■ **Exercise brief**:
Locate the line that contains "return [item for item in doc.Objects" and the line that contains "obj.matrix_parent_inverse = Matrix.Identity(4)". Copy both of them exactly, together with every line between them, and no others.

Records with modeling code:

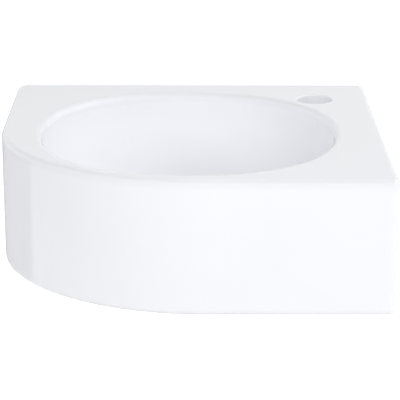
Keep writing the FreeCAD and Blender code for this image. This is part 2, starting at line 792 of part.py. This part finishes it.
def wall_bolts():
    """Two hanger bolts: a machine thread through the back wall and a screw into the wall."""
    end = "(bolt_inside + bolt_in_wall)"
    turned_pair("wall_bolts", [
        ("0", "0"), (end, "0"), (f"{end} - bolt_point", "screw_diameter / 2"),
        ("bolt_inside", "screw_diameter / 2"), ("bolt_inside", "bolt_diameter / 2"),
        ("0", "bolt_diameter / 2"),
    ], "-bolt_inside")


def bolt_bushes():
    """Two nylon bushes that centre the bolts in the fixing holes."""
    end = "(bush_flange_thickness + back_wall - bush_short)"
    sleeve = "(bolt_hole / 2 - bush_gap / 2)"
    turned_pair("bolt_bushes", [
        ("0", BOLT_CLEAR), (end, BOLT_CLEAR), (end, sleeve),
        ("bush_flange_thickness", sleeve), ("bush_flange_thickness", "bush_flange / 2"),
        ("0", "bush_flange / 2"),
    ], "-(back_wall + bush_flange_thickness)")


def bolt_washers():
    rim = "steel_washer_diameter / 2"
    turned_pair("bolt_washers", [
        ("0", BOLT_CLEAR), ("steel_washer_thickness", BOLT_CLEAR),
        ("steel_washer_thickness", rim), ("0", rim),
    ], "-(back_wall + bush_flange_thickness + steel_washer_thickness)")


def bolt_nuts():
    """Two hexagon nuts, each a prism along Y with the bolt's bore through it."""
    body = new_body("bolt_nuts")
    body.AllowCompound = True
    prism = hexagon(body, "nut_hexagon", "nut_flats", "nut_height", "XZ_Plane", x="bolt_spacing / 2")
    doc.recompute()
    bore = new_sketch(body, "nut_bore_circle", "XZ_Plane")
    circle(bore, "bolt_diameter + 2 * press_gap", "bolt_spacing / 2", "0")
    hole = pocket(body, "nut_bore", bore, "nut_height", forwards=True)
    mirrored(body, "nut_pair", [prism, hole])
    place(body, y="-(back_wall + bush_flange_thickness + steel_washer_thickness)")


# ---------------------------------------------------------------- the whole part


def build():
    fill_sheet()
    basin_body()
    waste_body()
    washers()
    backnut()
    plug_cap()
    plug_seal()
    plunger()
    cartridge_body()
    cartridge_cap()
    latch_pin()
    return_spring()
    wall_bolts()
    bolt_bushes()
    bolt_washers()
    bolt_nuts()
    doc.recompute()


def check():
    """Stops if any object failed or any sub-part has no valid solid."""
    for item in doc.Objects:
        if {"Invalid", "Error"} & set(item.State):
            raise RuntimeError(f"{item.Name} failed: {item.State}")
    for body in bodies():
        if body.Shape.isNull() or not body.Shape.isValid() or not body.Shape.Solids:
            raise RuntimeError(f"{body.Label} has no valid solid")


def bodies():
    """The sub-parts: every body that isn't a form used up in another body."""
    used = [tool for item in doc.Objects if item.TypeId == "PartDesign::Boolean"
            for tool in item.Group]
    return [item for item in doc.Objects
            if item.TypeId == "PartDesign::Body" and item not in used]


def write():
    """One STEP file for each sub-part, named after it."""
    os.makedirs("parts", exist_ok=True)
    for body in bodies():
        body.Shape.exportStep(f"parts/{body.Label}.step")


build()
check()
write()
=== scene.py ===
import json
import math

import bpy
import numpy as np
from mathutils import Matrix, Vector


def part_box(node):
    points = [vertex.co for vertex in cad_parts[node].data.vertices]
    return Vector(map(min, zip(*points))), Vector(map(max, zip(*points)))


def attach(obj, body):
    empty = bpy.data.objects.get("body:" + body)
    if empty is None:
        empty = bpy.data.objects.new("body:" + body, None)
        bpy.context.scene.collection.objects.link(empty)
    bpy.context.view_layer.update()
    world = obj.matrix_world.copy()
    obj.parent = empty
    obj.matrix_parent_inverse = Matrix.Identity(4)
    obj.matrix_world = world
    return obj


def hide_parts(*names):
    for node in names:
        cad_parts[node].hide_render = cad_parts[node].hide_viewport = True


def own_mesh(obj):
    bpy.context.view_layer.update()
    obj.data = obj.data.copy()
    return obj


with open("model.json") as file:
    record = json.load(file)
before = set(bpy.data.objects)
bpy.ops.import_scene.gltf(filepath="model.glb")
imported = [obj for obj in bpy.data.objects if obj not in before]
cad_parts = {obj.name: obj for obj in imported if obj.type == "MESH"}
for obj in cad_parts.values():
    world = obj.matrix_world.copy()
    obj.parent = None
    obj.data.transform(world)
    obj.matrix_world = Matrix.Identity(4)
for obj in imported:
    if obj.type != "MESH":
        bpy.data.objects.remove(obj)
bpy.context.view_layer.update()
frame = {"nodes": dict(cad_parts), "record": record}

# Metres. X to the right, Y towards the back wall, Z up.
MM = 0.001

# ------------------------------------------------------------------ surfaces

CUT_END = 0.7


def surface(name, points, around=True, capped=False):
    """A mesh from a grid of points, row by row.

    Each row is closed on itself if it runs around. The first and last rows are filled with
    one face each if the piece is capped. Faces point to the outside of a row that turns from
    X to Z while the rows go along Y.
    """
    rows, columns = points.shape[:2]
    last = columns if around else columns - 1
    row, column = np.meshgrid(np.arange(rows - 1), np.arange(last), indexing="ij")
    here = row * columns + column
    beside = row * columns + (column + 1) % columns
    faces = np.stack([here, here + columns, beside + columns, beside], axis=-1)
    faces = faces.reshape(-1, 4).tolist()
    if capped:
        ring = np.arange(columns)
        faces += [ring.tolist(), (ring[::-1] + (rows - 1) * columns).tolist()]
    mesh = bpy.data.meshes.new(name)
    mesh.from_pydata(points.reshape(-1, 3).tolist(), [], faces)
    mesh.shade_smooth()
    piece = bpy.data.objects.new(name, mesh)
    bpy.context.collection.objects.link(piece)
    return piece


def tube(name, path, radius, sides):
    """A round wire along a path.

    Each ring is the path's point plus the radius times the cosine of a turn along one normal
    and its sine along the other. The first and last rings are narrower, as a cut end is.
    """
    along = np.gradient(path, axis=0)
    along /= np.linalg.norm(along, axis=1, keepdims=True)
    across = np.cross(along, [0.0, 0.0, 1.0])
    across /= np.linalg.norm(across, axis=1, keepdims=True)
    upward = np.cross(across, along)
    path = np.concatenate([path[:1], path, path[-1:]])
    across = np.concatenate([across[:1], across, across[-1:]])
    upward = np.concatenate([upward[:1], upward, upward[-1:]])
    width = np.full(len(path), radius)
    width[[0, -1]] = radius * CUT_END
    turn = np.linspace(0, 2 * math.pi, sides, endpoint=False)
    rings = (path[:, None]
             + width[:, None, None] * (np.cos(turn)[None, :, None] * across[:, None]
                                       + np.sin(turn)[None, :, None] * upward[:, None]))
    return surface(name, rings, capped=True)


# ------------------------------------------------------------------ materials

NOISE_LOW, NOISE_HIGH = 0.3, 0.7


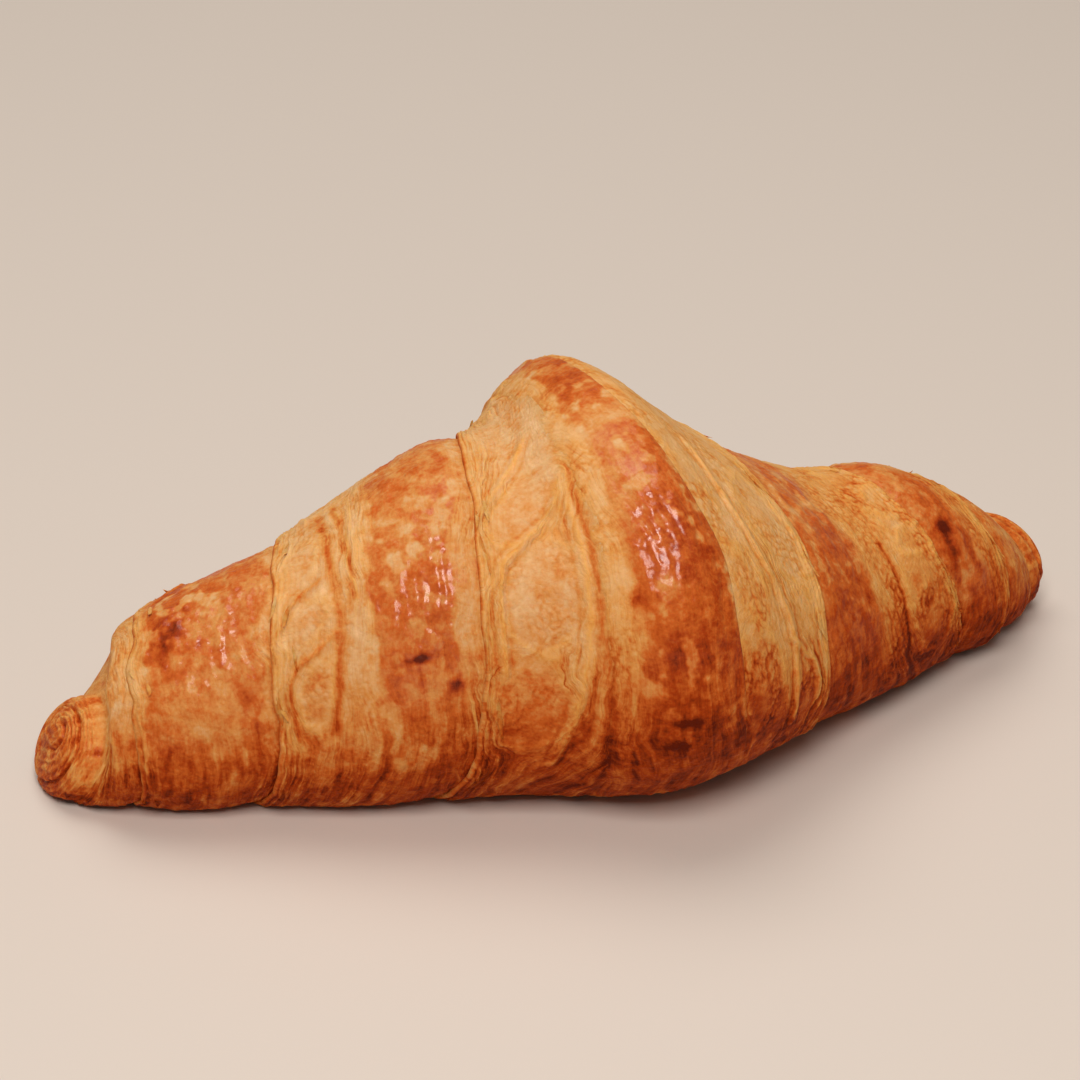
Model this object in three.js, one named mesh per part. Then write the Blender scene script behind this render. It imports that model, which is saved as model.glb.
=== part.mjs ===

■ **Answer to this task**:
    return [item for item in doc.Objects
            if item.TypeId == "PartDesign::Body" and item not in used]


def write():
    """One STEP file for each sub-part, named after it."""
    os.makedirs("parts", exist_ok=True)
    for body in bodies():
        body.Shape.exportStep(f"parts/{body.Label}.step")


build()
check()
write()
=== scene.py ===
import json
import math

import bpy
import numpy as np
from mathutils import Matrix, Vector


def part_box(node):
    points = [vertex.co for vertex in cad_parts[node].data.vertices]
    return Vector(map(min, zip(*points))), Vector(map(max, zip(*points)))


def attach(obj, body):
    empty = bpy.data.objects.get("body:" + body)
    if empty is None:
        empty = bpy.data.objects.new("body:" + body, None)
        bpy.context.scene.collection.objects.link(empty)
    bpy.context.view_layer.update()
    world = obj.matrix_world.copy()
    obj.parent = empty
    obj.matrix_parent_inverse = Matrix.Identity(4)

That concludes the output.